Since that time, NetX has also committed to serving the DAM requirements of cultural heritage organizations, especially Museums, Libraries, Foundations, and Universities. So when NetX received Sheila Rabun’s email back in May 2017 — “Museum community letter to DAMS vendors, (sent on behalf of the museum’s community) regarding the International Image Interoperability Framework (IIIF)” — we were excited to meet its implicit challenge: NetX should embrace and support IIIF.
We started by reading the IIIF spec; and shortly after, our engineers dug into the APIs. The question of “How would we implement this?”, quickly turned into “What are the use cases to guide us?”. These questions led us to start talking to our customers (and potential customers) about how they would use NetX in conjunction with IIIF. To date, these conversations lead me to believe that this is still largely an open question (more on this later). Furthermore, not only is the IIIF spec itself evolving rapidly, supporting software implementations (Mirador and many others) are also changing rapidly.
This presents a challenge to a software vendor like NetX. I referenced my “Bigger Than DAM” post deliberately, because at that time, it held up (the now defunct) CMIS standard as the “new way forward”. From my vantage, IIIF certainly will be approached with caution because of NetX’s earlier experiences with projects that failed — CMIS is one of many. This is not to sound any alarm with IIIF; in fact, the rapid pace of change within the IIIF spec and supporting open source libraries is incredibly positive — showing energy and commitment behind IIIF. I mention my caution to help frame NetX’s approach to supporting IIIF: we are doing so carefully, methodically, and deliberately in stages.

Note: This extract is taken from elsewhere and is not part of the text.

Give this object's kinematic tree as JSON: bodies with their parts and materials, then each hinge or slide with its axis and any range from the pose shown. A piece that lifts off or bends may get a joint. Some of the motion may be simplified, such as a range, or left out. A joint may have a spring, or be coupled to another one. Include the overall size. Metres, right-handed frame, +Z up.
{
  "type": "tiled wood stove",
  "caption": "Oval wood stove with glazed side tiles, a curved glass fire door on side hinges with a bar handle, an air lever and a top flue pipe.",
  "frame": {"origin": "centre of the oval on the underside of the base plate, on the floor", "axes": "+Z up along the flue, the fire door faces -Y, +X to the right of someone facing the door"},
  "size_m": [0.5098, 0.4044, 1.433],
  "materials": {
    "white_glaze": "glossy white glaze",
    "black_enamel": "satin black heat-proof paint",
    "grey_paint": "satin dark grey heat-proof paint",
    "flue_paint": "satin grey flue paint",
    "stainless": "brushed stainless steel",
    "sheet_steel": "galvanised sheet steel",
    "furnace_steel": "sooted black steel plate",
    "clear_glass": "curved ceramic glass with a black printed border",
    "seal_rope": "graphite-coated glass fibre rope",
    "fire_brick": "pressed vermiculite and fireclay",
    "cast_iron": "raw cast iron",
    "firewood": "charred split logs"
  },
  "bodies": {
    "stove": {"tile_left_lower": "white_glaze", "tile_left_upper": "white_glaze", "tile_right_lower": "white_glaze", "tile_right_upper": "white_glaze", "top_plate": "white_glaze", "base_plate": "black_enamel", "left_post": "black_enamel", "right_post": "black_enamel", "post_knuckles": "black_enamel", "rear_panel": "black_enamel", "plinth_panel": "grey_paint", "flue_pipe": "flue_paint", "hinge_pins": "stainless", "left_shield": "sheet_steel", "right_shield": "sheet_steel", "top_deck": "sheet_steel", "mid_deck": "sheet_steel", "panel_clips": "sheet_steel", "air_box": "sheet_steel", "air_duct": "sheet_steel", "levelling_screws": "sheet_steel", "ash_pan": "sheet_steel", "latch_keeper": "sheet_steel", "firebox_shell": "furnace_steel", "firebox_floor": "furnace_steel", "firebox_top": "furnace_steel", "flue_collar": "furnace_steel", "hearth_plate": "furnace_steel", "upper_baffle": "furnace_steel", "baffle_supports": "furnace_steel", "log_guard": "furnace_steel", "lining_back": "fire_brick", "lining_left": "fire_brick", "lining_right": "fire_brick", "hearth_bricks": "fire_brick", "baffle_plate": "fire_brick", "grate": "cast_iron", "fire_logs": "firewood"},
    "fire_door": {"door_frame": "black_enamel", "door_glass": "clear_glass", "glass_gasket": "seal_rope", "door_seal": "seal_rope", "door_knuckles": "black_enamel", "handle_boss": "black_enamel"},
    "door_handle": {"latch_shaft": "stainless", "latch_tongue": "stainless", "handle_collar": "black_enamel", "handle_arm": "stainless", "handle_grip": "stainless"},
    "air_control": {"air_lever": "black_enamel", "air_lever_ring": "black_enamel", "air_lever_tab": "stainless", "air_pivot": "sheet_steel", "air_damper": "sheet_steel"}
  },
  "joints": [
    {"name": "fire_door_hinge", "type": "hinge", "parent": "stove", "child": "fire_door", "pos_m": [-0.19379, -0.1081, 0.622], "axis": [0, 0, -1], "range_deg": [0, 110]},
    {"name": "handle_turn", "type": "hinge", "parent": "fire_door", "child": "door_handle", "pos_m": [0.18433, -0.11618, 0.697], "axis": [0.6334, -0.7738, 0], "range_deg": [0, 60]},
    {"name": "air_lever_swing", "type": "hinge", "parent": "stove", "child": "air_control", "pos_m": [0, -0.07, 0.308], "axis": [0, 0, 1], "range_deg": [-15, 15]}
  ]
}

Working diligently since we received the Museum community letter to DAMS vendors, we are now poised to offer an initial prototype of NetX support for IIIF.
Developing the Prototype
We started thinking boldly: integrating a Mirador viewer into NetX. This would solve a secondary issue we hoped to resolve: providing a markup and approval function within NetX. This led us down three distinct technological tracks: IIIF manifests, IIIF zoom servers, and IIIF annotations.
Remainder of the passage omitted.